Why Product and Service-Level Diversification is Important
The next task on your list is even more important: Diversification.
Let us first think about diversification in financial terms. Would you hold just one stock? Probably not. An experienced investor is likely to spread his or her investment among different asset classes to eliminate the risk of losing a lot of money at any given time. In short, diversifying your investments lowers your risk and provides better returns.
If you buy into the idea of a diversified portfolio, it should be a no-brainer to diversify your service offering in business.
Why risk a cash flow crisis by depending purely on clients walking through your door? There may always be a slow season and you need a diversified offering to fill in those gaps.

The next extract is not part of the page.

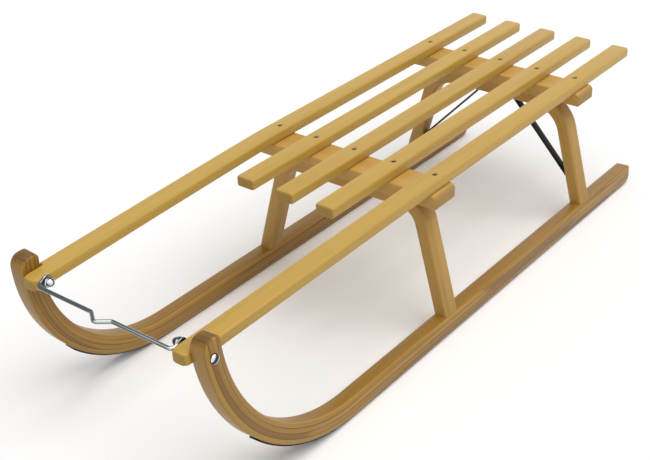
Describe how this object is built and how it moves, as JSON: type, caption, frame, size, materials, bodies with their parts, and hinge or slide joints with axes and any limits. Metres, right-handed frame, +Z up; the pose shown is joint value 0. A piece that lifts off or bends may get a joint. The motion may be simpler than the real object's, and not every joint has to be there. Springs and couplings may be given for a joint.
{
  "type": "wooden slatted sled",
  "caption": "Wooden slatted sled on two runners that bend up to horns, with bentwood trestles, flat steel braces and a bent steel tow bar across the front.",
  "frame": {"origin": "middle of the sled's footprint on the floor", "axes": "+X to the sled's right hand side as its rider sits, +Y to its tail, +Z up. The horns and the tow bar are toward -Y."},
  "size_m": [0.3692, 1.116, 0.2635],
  "materials": {
    "seat_wood": "satin",
    "frame_wood": "satin",
    "runner_wood": "satin",
    "black_steel": "satin",
    "bar_steel": "satin",
    "screw_steel": "satin"
  },
  "bodies": {
    "root": {"runner_left": "runner_wood", "runner_right": "runner_wood", "shoe_left": "black_steel", "shoe_right": "black_steel", "front_bow": "frame_wood", "rear_bow": "frame_wood", "front_crossbar": "frame_wood", "rear_crossbar": "frame_wood", "brace_left": "black_steel", "brace_right": "black_steel", "slat_left": "seat_wood", "slat_middle": "seat_wood", "slat_right": "seat_wood", "side_rail_left": "seat_wood", "side_rail_right": "seat_wood", "front_seat_screws": "screw_steel", "rear_seat_screws": "screw_steel", "tow_bar": "bar_steel", "tow_bolt_left": "screw_steel", "tow_bolt_right": "screw_steel", "cap_nut_left": "screw_steel", "cap_nut_right": "screw_steel"}
  },
  "joints": []
}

Let’s say you are a graphic designer. Instead of spending 100% of your time prospecting for new logo and website clients, diversify your time by establishing multiple revenue streams. Why not develop some “products” that your previous clients can benefit from? Create a series of social media and website icons that your clients can buy. Schedule two paid workshops and webinars a year during your slow seasons revolving around relevant topics in your industry.
Can you put clients on retainer to create personalized blog or Pinterest graphics? Can you monetize your expertise by offering services or education to other graphic designers? Targeting your peers is yet another revenue stream that builds upon your credibility as an expert.
Diversification is essential in business because it leads to scale. And when you scale, you lessen your risk even further. Setting up multiple streams of income eliminates your financial dependence on client work, and it is a sign that you have just regained control of your business.